Following a thorough hole preparation program for Hole U1376A the Downhole Logging group started operations at 2125 hrs on 2 February. Logging pipe depth was set at 1594.7 mbrf. The Triple-Combo (TC) tool string, which comprised spectral gamma ray, neutron porosity, density, caliper and resistivity, was deployed first. The tool was run into the hole at 2140 hrs and reached a target depth of 1696.6 m wireline below rig floor (WRF) at 0139 hrs (3 February). The TC made two full passes of the hole. The second tool string deployed was the Goettingen Borehole Magnetometer (GBM) and reached its target depth at 1696.7 m WRF at 0956 hrs. The tool ran perfectly with no communication losses or signal errors and returned to the surface at 1145 hrs. The final tool deployed was the FMS-Sonic. The tool string was run into the hole at 1338 hrs and successfully reached a target depth of 1695.8 m WRF (just one meter shallower than the previous tool runs). Two full passes were measured with the FMS-Sonic. The tool was rigged down by 1755 hrs, and at this time logging operations were concluded. All tool strings were able to reach their target depths in Hole U1376A and none of the tools encountered tight spots.

Currently the logging data are being provisionally processed onboard and the standard Schlumberger tool data have been transferred to the Borehole Research Group at Lamont-Doherty Earth Observatory for full processing so it can be made available to the science party.


The expeditions education officer has continued posting daily on the JR website and facebook page. The JR website had 1,561 visits between January 30 – February 5. Of those, 861 were new visitors. The JR facebook posts had 83,882 views during the week, and have increased its followers from 2,307 fans on January 29 to 2,309 fans on February 5. Four videoconferences were conducted this week, one with the Auckland Museum and three others with schools in the US. The scientists David Buchs, Patrick Fulton, Joerg Geldmacher, Anthony Koppers, and Nicola Pressling all participated in question-and-answer periods with over 130 participants this week.

The expedition videographer finished final shooting and editing her new video “Visualizing Rock” and uploaded it to the Ocean Leadership Youtube Channel and to the JR Facebook page. She has also written a new song called “Leavin’ Louisville” and has made an initial recording. Currently she is working on a script for a “wrap up” video for this expedition. Together with the educator, she has conducted seven profile interviews of expedition participants this week. She also met with camp boss Alex Trota da Silva to discuss and plan a video on the ships kitchen operation.

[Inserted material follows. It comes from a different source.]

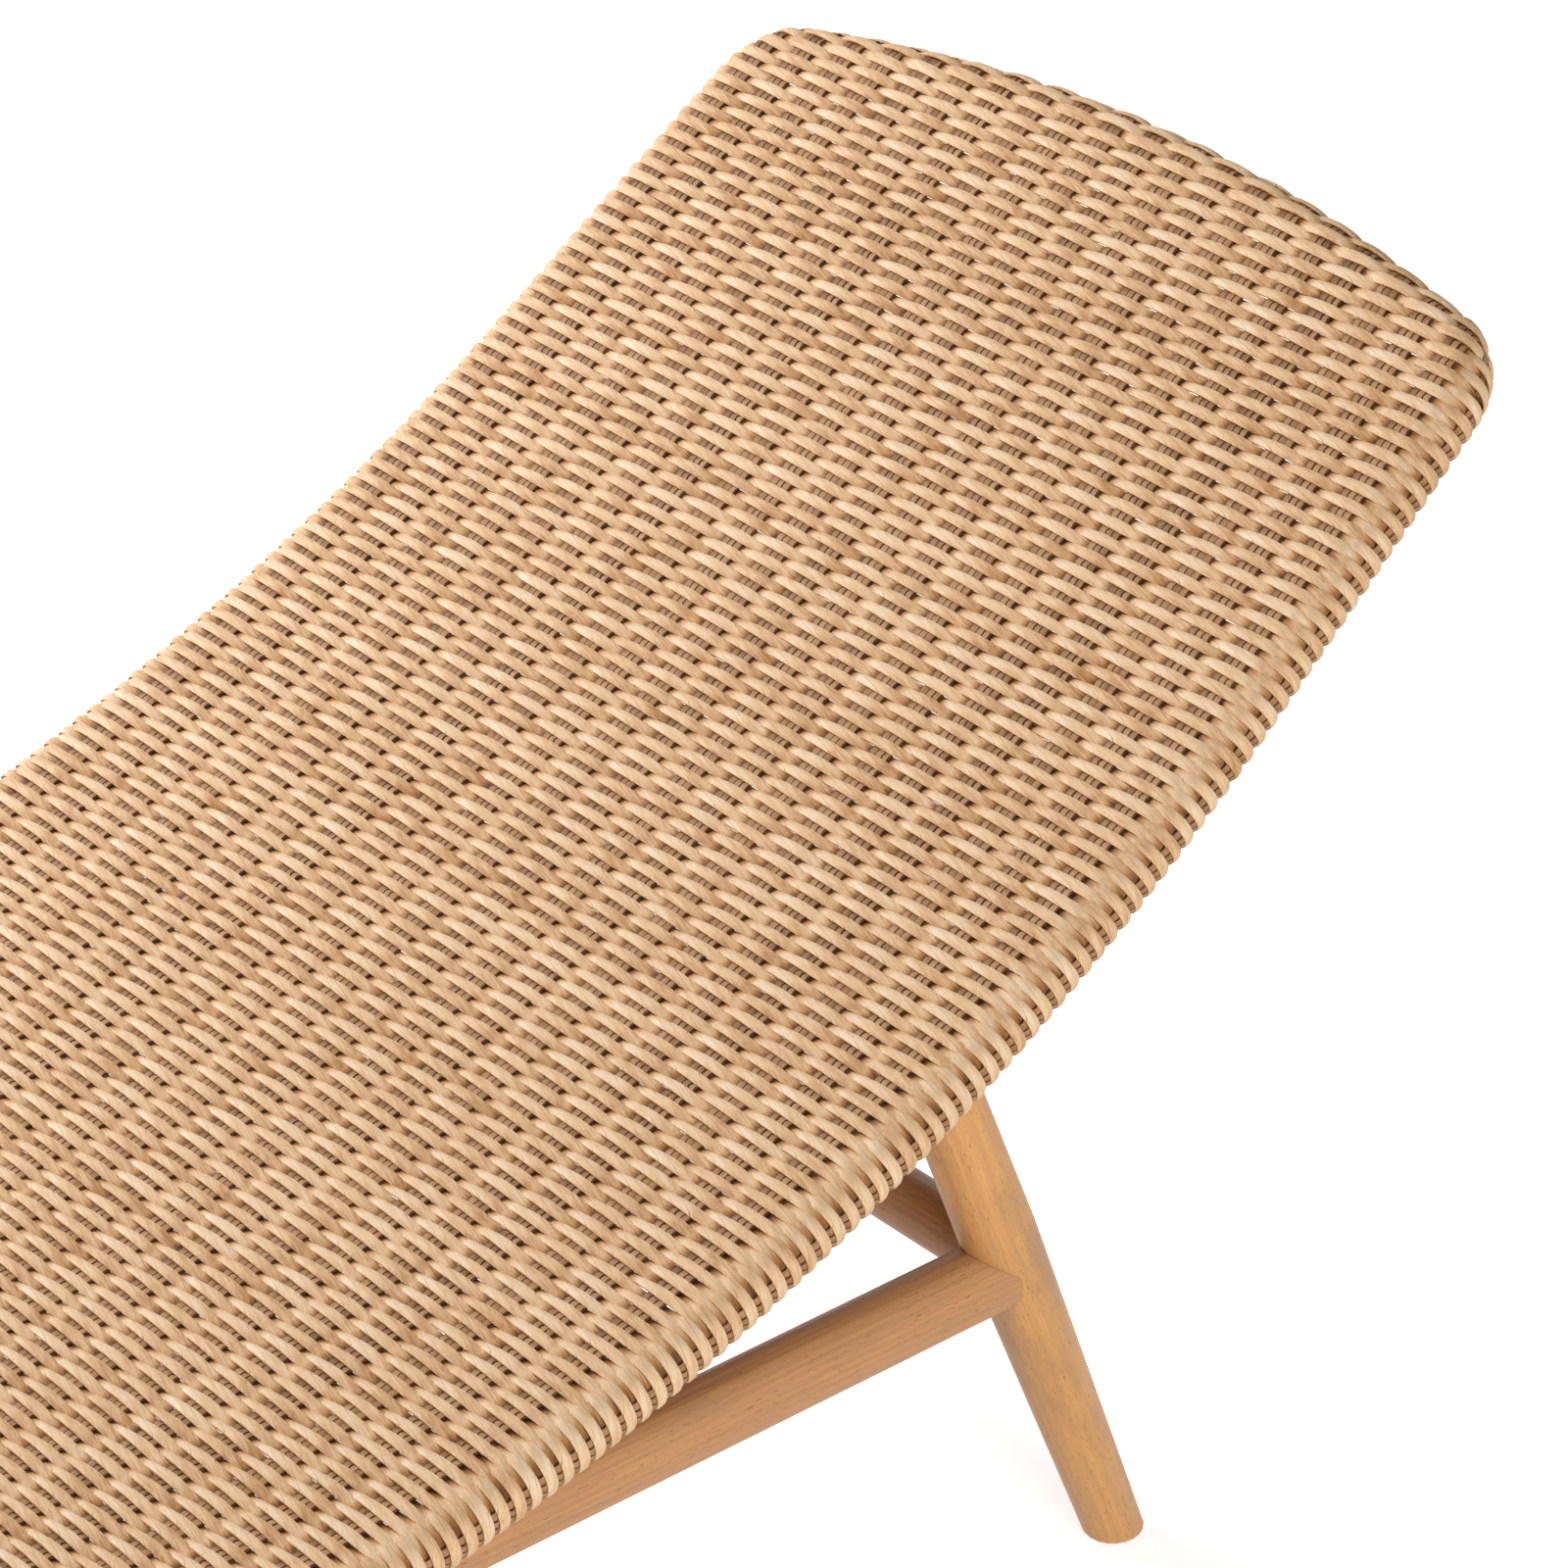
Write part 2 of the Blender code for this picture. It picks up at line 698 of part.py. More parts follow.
def cross_stretcher(end_name, leg_cutters):
    end = ENDS[end_name]
    short = Vector((0, RAIL_END_TO_LEG_AXIS, 0))
    right, left = leg_joint(end, -1) + short, leg_joint(end, 1) - short
    obj = rod(f"stretcher_{end_name}", right, left, STRETCHER_DIAMETER, OILED_WOOD, sides=TURNED_SIDES)
    for side_name, side in SIDES.items():
        cut(obj, leg_cutters[end_name, side_name])
        foot, head = rail_line(side)
        rail = rod_cutter(
            f"cope_rail_{end_name}_{side_name}", foot, head, RAIL_DIAMETER + 2 * FIT, TURNED_SIDES
        )
        cut(obj, rail)
        cut(obj, bpy.data.objects[f"hole_stretcher_{end_name}_{side_name}"])


# Leg brackets: tabs welded under the leg cross tubes and screwed to flats on the legs' inner sides


def bracket_face(side):
    """The distance from the leg's centre line to its bracket seat."""
    return LEG_TOP_DIAMETER / 2 - BRACKET_SEAT_DEPTH


def bracket_seat_cutter(name, end, side):
    joint, up = leg_joint(end, side), leg_up(end)
    height = BRACKET_LENGTH + BRACKET_WIDTH / 2
    thickness = LEG_BELLY_DIAMETER / 2
    centre = joint + up * (leg_top(end) - BRACKET_LENGTH - FIT + height / 2)
    centre.y -= side * (bracket_face(side) + thickness / 2)
    size = Vector((LEG_BELLY_DIAMETER * SEAT_CUT_MARGIN, thickness, height))
    return as_cutter(block(f"seat_{name}", centre, size, up, STAINLESS, CUTTERS))


def bracket_screw_lines(end, side):
    """The two screws' centre lines: from outside the bracket to their tips in the leg."""
    joint, up = leg_joint(end, side), leg_up(end)
    outside = bracket_face(side) + BRACKET_THICKNESS + 2 * FIT
    lines = []
    for place in BRACKET_SCREW_PLACES:
        level = joint + up * (leg_top(end) - place)
        start = level - Vector((0, side * outside, 0))
        tip = start + Vector((0, side * (SCREW_LENGTH + FIT), 0))
        lines.append((start, tip))
    return lines


def leg_bracket(end_name, side_name):
    end, side = ENDS[end_name], SIDES[side_name]
    name = f"leg_bracket_{end_name}_{side_name}"
    joint, up = leg_joint(end, side), leg_up(end)
    centre = joint + up * (leg_top(end) - BRACKET_LENGTH / 2)
    centre.y -= side * (bracket_face(side) + FIT + BRACKET_THICKNESS / 2)
    size = Vector((BRACKET_WIDTH, BRACKET_THICKNESS, BRACKET_LENGTH))
    obj = block(name, centre, size, up, COATED_METAL)
    for index, (start, finish) in enumerate(bracket_screw_lines(end, side)):
        clear = Vector((0, side * BRACKET_THICKNESS, 0))
        hole = rod_cutter(f"clear_{index}_{name}", start - clear, finish, SCREW_DIAMETER + 2 * FIT)
        cut(obj, hole)
        screw(f"{name}_screw_{index + 1}", start, (finish - start).normalized())


def screw(name, seat, inwards):
    """A pan-head screw whose head rests on seat and whose shank points inwards."""
    head = SCREW_HEAD_DIAMETER / 2
    shank = SCREW_DIAMETER / 2
    flat_share, side_share = SCREW_HEAD_DOME
    points = [
        (0, SCREW_HEAD_HEIGHT),
        (head * flat_share, SCREW_HEAD_HEIGHT),
        (head, SCREW_HEAD_HEIGHT * side_share),
        (head, 0),
        (shank, 0),
        (shank, SCREW_DIAMETER - SCREW_LENGTH),
        (0, -SCREW_LENGTH),
    ]
    point_along(turned(name, points, STAINLESS, sides=SMALL_SIDES), seat, -inwards)


# Seat bosses: threaded bushes under the seat cross tube, each drawn down on its rail by a bolt


def boss_seat(side):
    """The centre of the flat milled on top of the rail, under the lowest point of the seat."""
    height = JOINT_HEIGHT + RAIL_DIAMETER / 2 - BOSS_SEAT_DEPTH
    return Vector((SEAT_LOW_X, side * LEG_INSET_Y, height))


def counterbore_top(side):
    """The bearing face of the bolt's washer, up inside the rail."""
    return Vector((SEAT_LOW_X, side * LEG_INSET_Y, JOINT_HEIGHT - RAIL_DIAMETER / 2 + COUNTERBORE_DEPTH))


def rail_bolt_cutters(side_name):
    side = SIDES[side_name]
    up = Vector((0, 0, 1))
    seat, bearing = boss_seat(side), counterbore_top(side)
    clear = up * RAIL_DIAMETER
    flat_width = BOSS_DIAMETER * SEAT_CUT_MARGIN
    return [
        rod_cutter(f"boss_flat_{side_name}", seat, seat + clear, flat_width),
        rod_cutter(f"bolt_bore_{side_name}", bearing - up * FIT, seat + up * FIT, BOLT_DIAMETER + 2 * FIT),
        rod_cutter(f"counterbore_{side_name}", bearing - clear, bearing, WASHER_DIAMETER + 2 * FIT),
    ]


def seat_boss(side_name):
    side = SIDES[side_name]
    up = Vector((0, 0, 1))
    bottom = boss_seat(side) + up * FIT
    tube_centre = on_panel(0, side * LEG_INSET_Y, TUBE_DEPTH)
    name = f"seat_boss_{side_name}"
    obj = rod(name, bottom, tube_centre, BOSS_DIAMETER, COATED_METAL)
    reach = Vector((0, BOSS_DIAMETER, 0))
    saddle = rod_cutter(
        f"saddle_{side_name}", tube_centre - reach, tube_centre + reach, CROSS_TUBE_DIAMETER + 2 * FIT
    )
    cut(obj, saddle)
    thread_top = bottom + up * (BOLT_REACH_IN_BOSS + FIT)
    cut(obj, rod_cutter(f"thread_{side_name}", bottom - up * FIT, thread_top, BOLT_DIAMETER + 2 * FIT))


def rail_bolt(side_name):
    side = SIDES[side_name]
    up = Vector((0, 0, 1))
    washer_top = counterbore_top(side) - up * FIT
    washer_bottom = washer_top - up * WASHER_THICKNESS
    washer = rod(f"rail_washer_{side_name}", washer_bottom, washer_top, WASHER_DIAMETER, STAINLESS)
    bore = rod_cutter(
        f"washer_bore_{side_name}",
        washer_bottom - up * WASHER_THICKNESS,
        washer_top + up * WASHER_THICKNESS,
        BOLT_DIAMETER + 2 * FIT,
    )
    cut(washer, bore)
    head_top = washer_bottom - up * FIT
    tip = boss_seat(side) + up * BOLT_REACH_IN_BOSS
    length = tip.z - head_top.z
    head = BOLT_HEAD_DIAMETER / 2
    shank = BOLT_DIAMETER / 2
    points = [(0, length), (shank, length), (shank, 0), (head, 0)]
    points += [(head, -BOLT_HEAD_HEIGHT), (0, -BOLT_HEAD_HEIGHT)]
    point_along(turned(f"rail_bolt_{side_name}", points, STAINLESS, sides=SMALL_SIDES), head_top, up)


# Foot glides


def foot_glide(end_name, side_name):
    foot = leg_foot(ENDS[end_name], SIDES[side_name])
    bottom = Vector((foot.x, foot.y, 0))
    top = Vector((foot.x, foot.y, GLIDE_THICKNESS))
    glide = rod(
        f"foot_glide_{end_name}_{side_name}", bottom, top, GLIDE_DIAMETER, NYLON, sides=TURNED_SIDES
    )
    round_edges(glide, GLIDE_PROUD / 4, 1)


def build():
    woven_panel()
    frame_tubes()
    coping = side_tube_cutters()
    head_legs, foot_legs = leg_reach(1)[1], leg_reach(-1)[1]
    cross_tube("cross_tube_back", (head_legs + BACK_LENGTH) / 2, coping)
    cross_tube("cross_tube_head_legs", head_legs, coping)
    cross_tube("cross_tube_lumbar", head_legs / 2, coping)
    cross_tube("cross_tube_seat", 0, coping)
    cross_tube("cross_tube_thigh", foot_legs / 2, coping)
    cross_tube("cross_tube_foot_legs", foot_legs, coping)

    dowels_and_holes()
    leg_cutters = {}
    for end_name in ENDS:
        for side_name in SIDES:
            leg_cutters[end_name, side_name] = leg_cutter(end_name, side_name)
            leg(end_name, side_name)
            leg_bracket(end_name, side_name)
            foot_glide(end_name, side_name)
    for side_name in SIDES:
        side_rail(side_name, leg_cutters)
        seat_boss(side_name)
        rail_bolt(side_name)
    for end_name in ENDS:
        cross_stretcher(end_name, leg_cutters)


build()
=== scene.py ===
"""The looks of a chaise longue: a wicker panel on a bent tube frame, carried by a turned wooden base.

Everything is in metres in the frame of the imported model: +X towards the head end, +Y to the left of
someone lying on it, and the floor at z = 0.
"""

import json
import math

import bmesh
import bpy
import numpy as np
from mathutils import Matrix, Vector, kdtree

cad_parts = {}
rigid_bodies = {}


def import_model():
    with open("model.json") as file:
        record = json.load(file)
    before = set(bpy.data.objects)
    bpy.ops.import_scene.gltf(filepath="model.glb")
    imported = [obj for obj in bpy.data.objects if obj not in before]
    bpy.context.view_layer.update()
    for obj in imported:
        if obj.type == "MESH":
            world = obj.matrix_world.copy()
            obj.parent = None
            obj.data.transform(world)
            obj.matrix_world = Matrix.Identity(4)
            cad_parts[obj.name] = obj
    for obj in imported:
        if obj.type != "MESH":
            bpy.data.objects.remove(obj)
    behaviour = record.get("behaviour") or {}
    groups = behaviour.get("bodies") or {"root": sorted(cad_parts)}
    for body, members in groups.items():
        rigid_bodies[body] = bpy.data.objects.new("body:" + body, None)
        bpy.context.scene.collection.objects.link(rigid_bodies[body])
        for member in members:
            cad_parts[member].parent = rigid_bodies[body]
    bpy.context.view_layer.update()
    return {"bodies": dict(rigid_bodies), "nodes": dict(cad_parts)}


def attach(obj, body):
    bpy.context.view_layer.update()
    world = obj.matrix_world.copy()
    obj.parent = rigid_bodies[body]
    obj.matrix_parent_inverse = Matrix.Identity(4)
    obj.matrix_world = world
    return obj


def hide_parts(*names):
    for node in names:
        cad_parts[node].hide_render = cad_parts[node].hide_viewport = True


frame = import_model()
body = next(iter(frame["bodies"]))

# The lines that the panel is bent to. The real one is woven round a frame of bent aluminium tube, so tube
# and strands share one side view, from the back down through the seat and over a low knee, and one plan
# with bowed sides and ends. "Along" runs on the top surface, and is 0 at the lowest point of the seat.

SEAT_LOW_X = -0.069
SEAT_LOW_Z = 0.294
SEAT_RADIUS = 1.374
BACK_SLOPE = math.radians(37.15)
BACK_LENGTH = 1.161
THIGH_SLOPE = math.radians(13)
KNEE_RADIUS = 0.80
CALF_SLOPE = math.radians(8)
FOOT_LENGTH = 0.928
HALF_WIDTH = 0.345
SIDE_BOW_RADIUS = 10.0
END_BOW_RADIUS = 1.2
CORNER_RADIUS = 0.042
CORNER_ROUNDS = 20
TUBE_RADIUS = 0.0125
TUBE_DEPTH = 0.0184
LINE_STEP = 0.0005
LINE_REACH = 1.4
DIRECTION_SPAN = 3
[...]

The technical staff was fully engaged in providing full support for coring operations on Sites U1376 and U1377. The previous sampling backlog has been cleared and all cores will be shipped to College Station at the end of the expedition.

Other support technical activities:

  • Minor software upgrades to various applications continues
  • End of expedition activities have been begun

The weekly fire and boat drill was held as scheduled. No HSE incidents to report.